### Record set

* * * * * * * * *

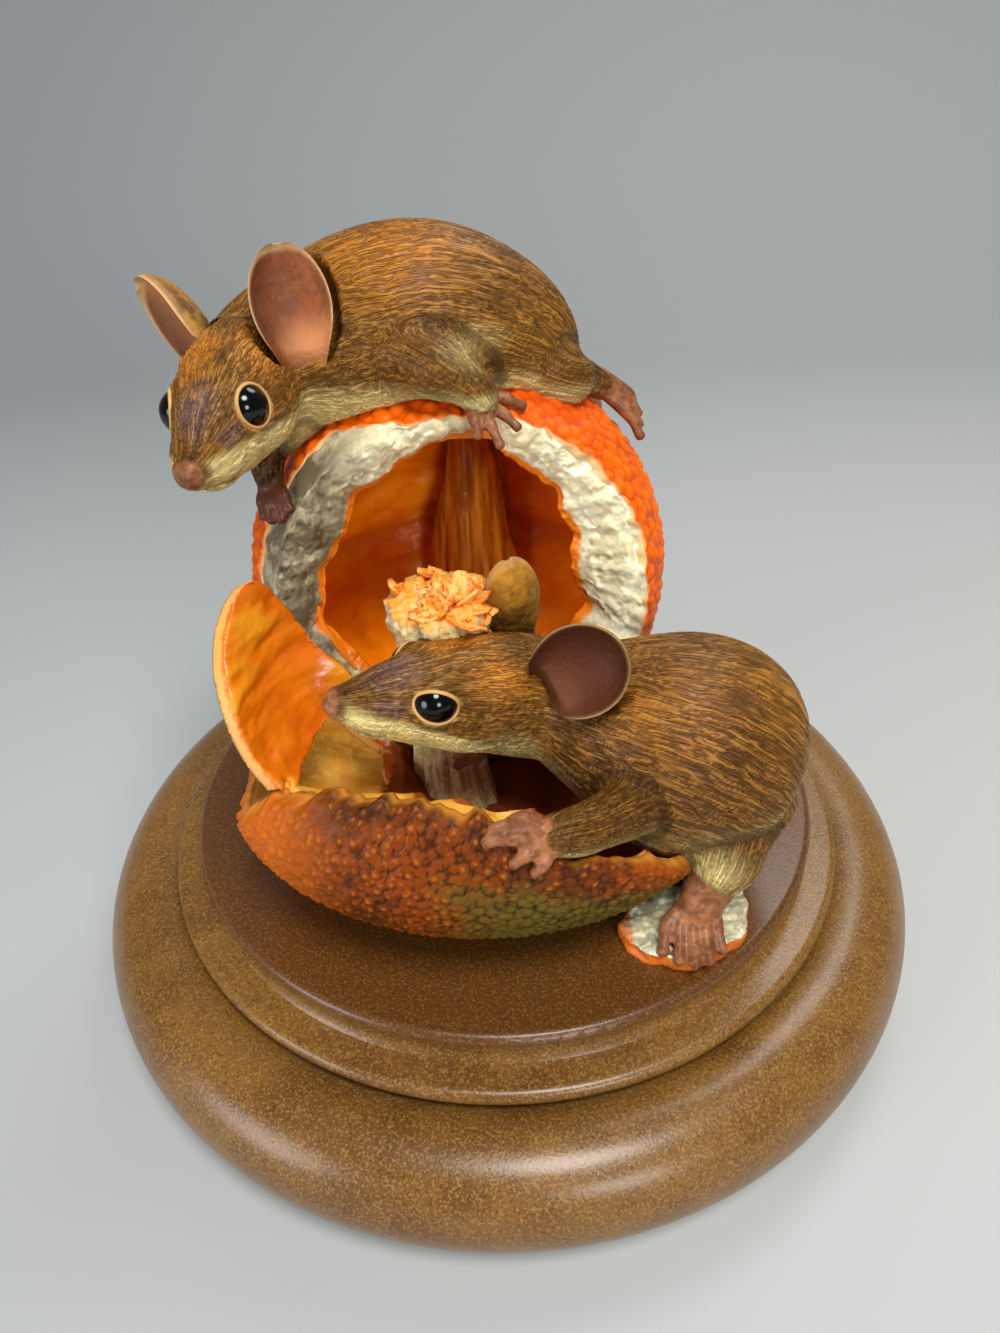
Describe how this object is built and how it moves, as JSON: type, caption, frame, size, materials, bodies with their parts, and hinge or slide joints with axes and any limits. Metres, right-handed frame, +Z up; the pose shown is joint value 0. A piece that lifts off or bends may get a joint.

* * * * * * * * *

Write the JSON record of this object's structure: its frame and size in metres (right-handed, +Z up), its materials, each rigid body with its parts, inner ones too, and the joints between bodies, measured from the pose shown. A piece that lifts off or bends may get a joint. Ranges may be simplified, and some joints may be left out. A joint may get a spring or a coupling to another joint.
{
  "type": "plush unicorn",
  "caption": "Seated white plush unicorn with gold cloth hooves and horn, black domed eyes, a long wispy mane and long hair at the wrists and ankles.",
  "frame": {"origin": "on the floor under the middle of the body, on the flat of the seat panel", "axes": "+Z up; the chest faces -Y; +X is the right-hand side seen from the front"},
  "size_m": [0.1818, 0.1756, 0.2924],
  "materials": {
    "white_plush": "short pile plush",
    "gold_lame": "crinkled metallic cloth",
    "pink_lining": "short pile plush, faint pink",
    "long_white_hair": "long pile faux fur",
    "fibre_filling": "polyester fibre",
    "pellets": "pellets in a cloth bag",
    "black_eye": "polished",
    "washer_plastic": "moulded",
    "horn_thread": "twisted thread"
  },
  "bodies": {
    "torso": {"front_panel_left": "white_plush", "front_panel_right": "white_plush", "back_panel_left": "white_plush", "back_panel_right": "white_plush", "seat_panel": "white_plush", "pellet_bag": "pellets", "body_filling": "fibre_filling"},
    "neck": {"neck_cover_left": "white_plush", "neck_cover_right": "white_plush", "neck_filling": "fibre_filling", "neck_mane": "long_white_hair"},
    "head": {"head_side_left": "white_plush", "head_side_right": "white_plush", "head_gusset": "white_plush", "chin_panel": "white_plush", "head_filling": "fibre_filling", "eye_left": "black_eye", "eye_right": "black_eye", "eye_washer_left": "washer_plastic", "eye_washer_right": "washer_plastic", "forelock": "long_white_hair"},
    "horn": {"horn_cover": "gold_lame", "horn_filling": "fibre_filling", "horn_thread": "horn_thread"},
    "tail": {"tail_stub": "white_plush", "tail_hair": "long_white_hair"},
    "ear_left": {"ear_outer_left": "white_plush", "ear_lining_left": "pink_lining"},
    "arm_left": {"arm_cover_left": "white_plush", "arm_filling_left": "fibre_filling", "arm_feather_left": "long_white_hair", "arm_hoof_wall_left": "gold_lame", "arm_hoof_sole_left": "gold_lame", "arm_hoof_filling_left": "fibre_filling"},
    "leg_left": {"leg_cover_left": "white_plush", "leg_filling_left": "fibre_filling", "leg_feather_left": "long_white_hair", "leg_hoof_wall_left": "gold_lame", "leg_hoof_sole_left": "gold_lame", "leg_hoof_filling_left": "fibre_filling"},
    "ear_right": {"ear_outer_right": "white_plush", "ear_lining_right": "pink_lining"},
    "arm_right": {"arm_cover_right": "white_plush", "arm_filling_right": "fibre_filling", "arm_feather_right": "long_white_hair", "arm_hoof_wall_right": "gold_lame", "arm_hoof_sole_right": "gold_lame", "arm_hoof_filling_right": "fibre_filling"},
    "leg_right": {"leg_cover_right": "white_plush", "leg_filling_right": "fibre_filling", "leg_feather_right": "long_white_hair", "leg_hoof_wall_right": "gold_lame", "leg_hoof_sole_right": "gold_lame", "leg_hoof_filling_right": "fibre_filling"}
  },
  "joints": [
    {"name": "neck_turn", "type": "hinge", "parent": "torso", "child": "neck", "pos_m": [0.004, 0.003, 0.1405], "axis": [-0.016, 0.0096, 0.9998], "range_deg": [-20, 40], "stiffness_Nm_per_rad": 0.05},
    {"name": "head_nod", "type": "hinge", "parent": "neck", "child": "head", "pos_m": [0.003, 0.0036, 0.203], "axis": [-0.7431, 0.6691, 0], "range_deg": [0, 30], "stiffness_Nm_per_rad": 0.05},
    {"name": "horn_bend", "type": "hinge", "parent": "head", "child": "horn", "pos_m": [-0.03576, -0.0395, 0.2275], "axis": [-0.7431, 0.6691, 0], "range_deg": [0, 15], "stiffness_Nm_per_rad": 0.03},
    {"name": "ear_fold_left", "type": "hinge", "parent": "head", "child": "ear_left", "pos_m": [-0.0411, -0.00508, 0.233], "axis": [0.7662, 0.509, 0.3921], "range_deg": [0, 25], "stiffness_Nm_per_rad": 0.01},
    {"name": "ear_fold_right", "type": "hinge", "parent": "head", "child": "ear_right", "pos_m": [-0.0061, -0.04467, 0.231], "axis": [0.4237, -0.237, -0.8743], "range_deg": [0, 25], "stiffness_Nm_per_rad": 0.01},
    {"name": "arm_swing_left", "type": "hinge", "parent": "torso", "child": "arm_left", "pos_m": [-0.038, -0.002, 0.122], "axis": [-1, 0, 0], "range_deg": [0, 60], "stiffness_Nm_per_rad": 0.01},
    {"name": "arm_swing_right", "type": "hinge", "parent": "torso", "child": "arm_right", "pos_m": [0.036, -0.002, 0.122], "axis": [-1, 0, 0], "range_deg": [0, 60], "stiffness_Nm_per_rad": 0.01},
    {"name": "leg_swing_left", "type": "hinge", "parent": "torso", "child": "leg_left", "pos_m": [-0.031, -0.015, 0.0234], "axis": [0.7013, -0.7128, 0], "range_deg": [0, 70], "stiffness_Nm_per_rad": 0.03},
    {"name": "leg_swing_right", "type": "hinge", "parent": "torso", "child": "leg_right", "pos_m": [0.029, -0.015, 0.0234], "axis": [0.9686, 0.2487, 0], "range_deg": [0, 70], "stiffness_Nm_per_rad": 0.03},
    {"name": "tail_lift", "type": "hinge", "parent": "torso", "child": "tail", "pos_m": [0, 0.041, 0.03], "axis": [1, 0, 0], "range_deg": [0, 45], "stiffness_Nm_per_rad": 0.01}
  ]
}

* * * * * * * * *

### What is being asked
Search the listing for the word "caption". Copy every line in which it occurs.

### Result of this task
Describe how this object is built and how it moves, as JSON: type, caption, frame, size, materials, bodies with their parts, and hinge or slide joints with axes and any limits. Metres, right-handed frame, +Z up; the pose shown is joint value 0. A piece that lifts off or bends may get a joint.
  "caption": "Seated white plush unicorn with gold cloth hooves and horn, black domed eyes, a long wispy mane and long hair at the wrists and ankles.",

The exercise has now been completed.